I don't have to be Jewish myself to get the nostalgia, the longing for connection to a family of origin who couldn't teach me what I needed to know about making my way in the world as a man who loves men. Growing up German Lutheran in the Midwest, at the tail end of a dysfunctional generation who loved to think they were the Waltons, I got a full helping of the desire to be seen and mentored, and precious little of its fulfillment.
Of course, it's where my daddy fantasies got their start.

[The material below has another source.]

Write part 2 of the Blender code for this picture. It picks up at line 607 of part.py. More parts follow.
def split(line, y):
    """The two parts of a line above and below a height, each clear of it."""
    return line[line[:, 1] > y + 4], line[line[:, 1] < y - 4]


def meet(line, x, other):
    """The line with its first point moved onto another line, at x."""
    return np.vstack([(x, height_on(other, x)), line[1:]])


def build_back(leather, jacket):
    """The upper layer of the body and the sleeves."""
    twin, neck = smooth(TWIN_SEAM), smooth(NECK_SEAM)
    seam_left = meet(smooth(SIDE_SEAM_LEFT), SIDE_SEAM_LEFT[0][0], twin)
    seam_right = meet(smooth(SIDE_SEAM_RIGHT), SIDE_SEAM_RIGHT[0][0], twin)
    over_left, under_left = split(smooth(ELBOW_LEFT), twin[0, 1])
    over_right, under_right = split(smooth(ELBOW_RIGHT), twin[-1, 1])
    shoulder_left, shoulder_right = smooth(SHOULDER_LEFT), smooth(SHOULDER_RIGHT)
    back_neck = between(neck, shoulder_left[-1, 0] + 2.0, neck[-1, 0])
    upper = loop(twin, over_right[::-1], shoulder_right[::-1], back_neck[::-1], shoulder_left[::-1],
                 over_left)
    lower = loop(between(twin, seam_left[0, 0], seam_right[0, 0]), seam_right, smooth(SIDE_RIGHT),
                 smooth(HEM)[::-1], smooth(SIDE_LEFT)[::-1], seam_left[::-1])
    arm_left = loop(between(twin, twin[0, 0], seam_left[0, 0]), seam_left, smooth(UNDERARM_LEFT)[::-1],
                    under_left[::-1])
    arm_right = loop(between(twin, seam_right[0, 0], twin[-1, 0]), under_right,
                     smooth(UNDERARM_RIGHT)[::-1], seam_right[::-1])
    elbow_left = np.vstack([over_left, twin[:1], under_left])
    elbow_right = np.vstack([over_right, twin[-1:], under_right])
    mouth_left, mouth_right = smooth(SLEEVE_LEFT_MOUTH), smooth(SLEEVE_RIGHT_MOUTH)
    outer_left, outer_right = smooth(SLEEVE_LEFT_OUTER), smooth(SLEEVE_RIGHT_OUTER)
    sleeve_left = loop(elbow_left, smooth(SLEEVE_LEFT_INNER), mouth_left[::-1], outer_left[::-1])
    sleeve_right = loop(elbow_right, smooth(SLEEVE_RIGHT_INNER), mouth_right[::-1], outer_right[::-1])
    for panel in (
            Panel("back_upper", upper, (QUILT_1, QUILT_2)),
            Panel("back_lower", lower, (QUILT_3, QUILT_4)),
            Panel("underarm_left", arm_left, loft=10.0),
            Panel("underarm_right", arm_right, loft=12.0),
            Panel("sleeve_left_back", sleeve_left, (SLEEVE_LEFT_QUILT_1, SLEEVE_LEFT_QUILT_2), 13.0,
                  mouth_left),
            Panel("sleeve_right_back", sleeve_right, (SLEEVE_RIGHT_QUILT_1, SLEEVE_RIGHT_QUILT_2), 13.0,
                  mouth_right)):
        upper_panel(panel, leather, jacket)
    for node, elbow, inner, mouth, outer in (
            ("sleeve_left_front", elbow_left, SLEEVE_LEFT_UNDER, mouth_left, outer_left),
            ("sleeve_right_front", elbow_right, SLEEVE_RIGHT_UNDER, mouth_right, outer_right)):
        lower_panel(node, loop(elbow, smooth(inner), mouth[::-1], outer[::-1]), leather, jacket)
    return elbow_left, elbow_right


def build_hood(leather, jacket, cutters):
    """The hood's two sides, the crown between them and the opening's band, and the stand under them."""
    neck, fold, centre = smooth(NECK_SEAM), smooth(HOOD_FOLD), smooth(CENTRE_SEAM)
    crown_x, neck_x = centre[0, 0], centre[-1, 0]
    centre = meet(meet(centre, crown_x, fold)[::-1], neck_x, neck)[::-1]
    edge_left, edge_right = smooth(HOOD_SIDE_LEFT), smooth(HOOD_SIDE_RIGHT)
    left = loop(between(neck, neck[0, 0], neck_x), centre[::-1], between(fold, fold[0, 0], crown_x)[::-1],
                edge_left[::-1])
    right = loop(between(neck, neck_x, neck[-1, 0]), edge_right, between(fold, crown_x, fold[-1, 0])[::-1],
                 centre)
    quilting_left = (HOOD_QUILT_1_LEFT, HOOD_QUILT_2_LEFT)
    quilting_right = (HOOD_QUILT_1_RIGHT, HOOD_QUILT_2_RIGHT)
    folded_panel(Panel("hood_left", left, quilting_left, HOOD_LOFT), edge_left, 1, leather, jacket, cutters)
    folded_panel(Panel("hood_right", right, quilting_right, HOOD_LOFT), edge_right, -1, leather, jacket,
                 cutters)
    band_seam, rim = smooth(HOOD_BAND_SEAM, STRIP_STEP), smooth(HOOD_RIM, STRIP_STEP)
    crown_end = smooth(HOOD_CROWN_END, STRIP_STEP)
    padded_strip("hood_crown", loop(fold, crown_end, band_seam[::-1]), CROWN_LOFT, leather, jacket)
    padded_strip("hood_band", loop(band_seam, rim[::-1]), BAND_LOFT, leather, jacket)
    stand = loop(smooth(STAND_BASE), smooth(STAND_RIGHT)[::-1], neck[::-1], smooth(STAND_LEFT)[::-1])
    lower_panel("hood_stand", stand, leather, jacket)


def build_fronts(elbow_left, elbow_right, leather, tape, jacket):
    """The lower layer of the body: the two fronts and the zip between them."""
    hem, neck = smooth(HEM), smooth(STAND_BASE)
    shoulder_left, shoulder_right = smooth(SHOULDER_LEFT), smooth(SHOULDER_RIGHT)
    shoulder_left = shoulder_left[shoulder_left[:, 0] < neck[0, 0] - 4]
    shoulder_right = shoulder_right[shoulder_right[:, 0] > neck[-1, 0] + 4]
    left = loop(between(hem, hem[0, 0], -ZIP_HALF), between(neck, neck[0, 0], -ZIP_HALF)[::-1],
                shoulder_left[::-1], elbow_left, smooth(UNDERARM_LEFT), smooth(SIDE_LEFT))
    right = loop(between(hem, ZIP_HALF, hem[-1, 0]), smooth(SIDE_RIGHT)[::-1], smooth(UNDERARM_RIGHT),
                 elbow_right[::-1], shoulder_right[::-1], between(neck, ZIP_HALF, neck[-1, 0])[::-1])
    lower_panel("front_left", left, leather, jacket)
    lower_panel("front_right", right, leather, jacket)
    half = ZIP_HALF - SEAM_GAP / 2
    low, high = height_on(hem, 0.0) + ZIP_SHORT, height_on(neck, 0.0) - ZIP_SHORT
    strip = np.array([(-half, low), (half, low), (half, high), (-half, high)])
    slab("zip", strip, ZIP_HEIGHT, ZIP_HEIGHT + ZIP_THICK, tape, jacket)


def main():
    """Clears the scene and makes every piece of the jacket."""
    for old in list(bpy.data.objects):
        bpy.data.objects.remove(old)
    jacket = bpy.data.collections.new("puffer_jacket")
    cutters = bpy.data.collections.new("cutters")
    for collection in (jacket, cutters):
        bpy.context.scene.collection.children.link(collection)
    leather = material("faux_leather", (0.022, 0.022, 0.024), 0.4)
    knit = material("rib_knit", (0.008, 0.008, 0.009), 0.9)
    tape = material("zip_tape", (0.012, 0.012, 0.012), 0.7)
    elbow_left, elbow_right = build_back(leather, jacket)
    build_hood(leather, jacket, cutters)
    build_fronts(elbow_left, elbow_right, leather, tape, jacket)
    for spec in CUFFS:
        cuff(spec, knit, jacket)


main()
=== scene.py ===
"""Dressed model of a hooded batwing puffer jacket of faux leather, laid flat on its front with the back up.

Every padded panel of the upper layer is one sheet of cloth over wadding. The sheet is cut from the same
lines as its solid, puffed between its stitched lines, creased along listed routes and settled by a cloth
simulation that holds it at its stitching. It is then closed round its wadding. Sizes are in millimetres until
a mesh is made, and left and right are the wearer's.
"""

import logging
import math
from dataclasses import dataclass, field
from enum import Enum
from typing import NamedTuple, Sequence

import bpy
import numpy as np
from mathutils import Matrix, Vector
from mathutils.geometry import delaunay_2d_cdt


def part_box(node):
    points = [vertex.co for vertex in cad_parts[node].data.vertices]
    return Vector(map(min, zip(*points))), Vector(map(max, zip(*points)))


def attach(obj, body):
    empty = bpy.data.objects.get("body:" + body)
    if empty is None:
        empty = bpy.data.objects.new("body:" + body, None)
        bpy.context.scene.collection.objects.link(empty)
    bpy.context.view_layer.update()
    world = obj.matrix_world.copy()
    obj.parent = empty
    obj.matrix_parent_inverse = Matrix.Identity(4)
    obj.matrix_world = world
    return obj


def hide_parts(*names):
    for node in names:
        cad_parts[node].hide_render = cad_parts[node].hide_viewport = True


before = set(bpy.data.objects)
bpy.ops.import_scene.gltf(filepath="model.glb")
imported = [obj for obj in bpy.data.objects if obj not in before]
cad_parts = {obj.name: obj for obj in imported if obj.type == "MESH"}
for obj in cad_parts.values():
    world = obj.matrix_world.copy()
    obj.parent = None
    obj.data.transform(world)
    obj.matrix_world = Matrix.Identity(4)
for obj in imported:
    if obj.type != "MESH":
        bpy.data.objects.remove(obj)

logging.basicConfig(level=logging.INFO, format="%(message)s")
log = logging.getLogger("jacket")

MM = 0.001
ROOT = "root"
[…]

I've decided I'm done with pathologizing those fantasies. I'm ready to move on and accept them as my personal expression of a broad and easily recognizable human need. More radically: I'm ready to say that the erotic connections we form across generations (within the parameters of the law, which is to say 18+) are a precious form of mentoring. Rooted deep in our individual psyches, yes. And at the same time, a means of weaving the queer social fabric we need to thrive and find our place in the world. A means of creating acceptance and belonging for one another.
I'm a man of a certain age, and getting more certain by the month. At some point, you look in the mirror and can no longer deny you're now the older and wiser man you always wanted to meet. I may still be a son longing for his father figure, but it's time to step into being the father figure ready to respond to the younger man who needs me. Giving what I've always needed is the best way I have to experience it myself.
Not to pretend I can recover lost youth, but to send the young into a country I'll only see from the top of a nearby mountain.
"Your children are not your children," wrote Kahlil Gibran. "They are the sons and the daughters of Life's longing for Itself."